何を書かないかを考える

重要なことなのに、意識していない方が大変多いように思う。

経営コンサルタントとして、たとえば経営者や従業員が書いた事業計画のチェックを行う機会がよくある。
出てきた資料の半分は「書きすぎて」おり、もう半分は「書かなすぎて」いる。

後者は、私からいくつか質問をしながら文章に肉付けしていく。必要であればこちらで文章を作成する。

前者の修正は難しい。人間は自分が生み出したものに対する愛着があるからだ。それが無形の、文章のようなものとはいえ。

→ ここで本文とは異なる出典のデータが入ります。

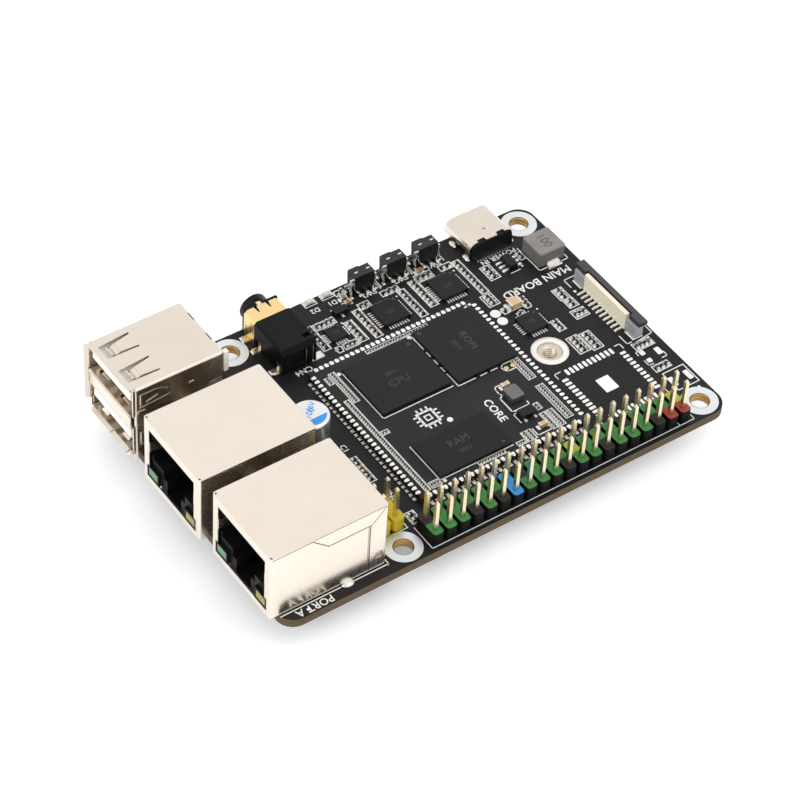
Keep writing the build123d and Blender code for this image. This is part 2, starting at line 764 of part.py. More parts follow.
def audio_sleeve():
    """Sheet sleeve round the front of the body, with open underside."""
    inner_width = audio_width - 0.56
    middle_z = board_top + audio_height / 2
    with BuildPart() as sleeve:
        with BuildSketch(wall_at(-27.1)):
            with Locations((audio_x, middle_z - 0.5)):
                RectangleRounded(audio_width, audio_height + 1.0, 0.8)
            with Locations((audio_x, board_top - 1.0)):
                Rectangle(audio_width + 1, 2.0, mode=Mode.SUBTRACT)
            with Locations((audio_x, middle_z - 0.12)):
                Rectangle(inner_width, audio_height - 0.32, mode=Mode.SUBTRACT)
            with Locations((audio_x, board_top)):
                Rectangle(inner_width, 1.0, mode=Mode.SUBTRACT)
        extrude(amount=-3.05)
        # tapered notches in the front edge of the top
        for offset in (-1.05, 1.2):
            notch_x = audio_x + offset
            prism(level(audio_top - 0.6),
                  [(notch_x - 0.3, -27.2), (notch_x - 0.1, -25.75),
                   (notch_x + 0.1, -25.75), (notch_x + 0.3, -27.2)],
                  0.8, mode=Mode.SUBTRACT)
        # upright slot in the +X side
        cut(audio_right - 0.5, audio_right + 0.1, -26.55, -26.3,
            board_top + 0.3, board_top + 2.6)
        # solder foot on each side
        for edge, side in ((audio_right, 1), (audio_left, -1)):
            block(edge, edge + side * 0.75, -26.4, -25.3, board_top, board_top + 0.2)
    return sleeve.part


def audio_contacts():
    with BuildPart() as contacts:
        inner = audio_right - 0.45
        for y in audio_contact_y:
            block(inner, audio_right - 0.2, y - 0.45, y + 0.45, board_top, board_top + 1.7)
            block(inner, audio_right + 0.9, y - 0.45, y + 0.45, board_top, board_top + 0.2)
        block(16.5, audio_left, -17.1, -15.9, board_top, board_top + 0.2)
        # upright wires at the rear face
        block(18.5, 18.7, -16.15, -15.95, board_top, board_top + 4.0)
        block(19.75, 19.95, -16.2, -16.0, board_top, board_top + 3.5)
        # ground spring in the nose slot
        block(audio_x - 0.3, audio_x + 0.5, -28.1, -26.9, audio_top - 0.42, audio_top - 0.22)
    return contacts.part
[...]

「何を書かないか」を意識せずに資料を作成すると、どうしても自分が知っていること、伝えたいことを全部資料に盛り込もうとしてしまう。

しかし、情報量が多すぎれば読み手は受け止めきれない。
また、情報の中には今の時点では知る必要がないこともあるだろう。
読み手の属性(管理職、お客様など)によっては知ってしまうと却って状況の理解が困難になるような情報もあるかもしれない。

資料を書く際、最初はこのことは気にせずに一気に書き上げてもいい。
ただ、資料作成後に「この情報はいま、読み手に開示する必要があるだろうか」ということをひとつずつ選別し、必要なければ大胆に削除することを検討する時間を持った方がよい。

自分が頑張って作った資料を削るのは辛い。私だってそうだ。
だけれども、この作業を経ることで資料のわかりやすさがワンランク上がる。

事業計画にせよ何にせよ、目的は「こちらの想いを理解してもらうこと」であって、
想いを全て伝える必要はないのだ。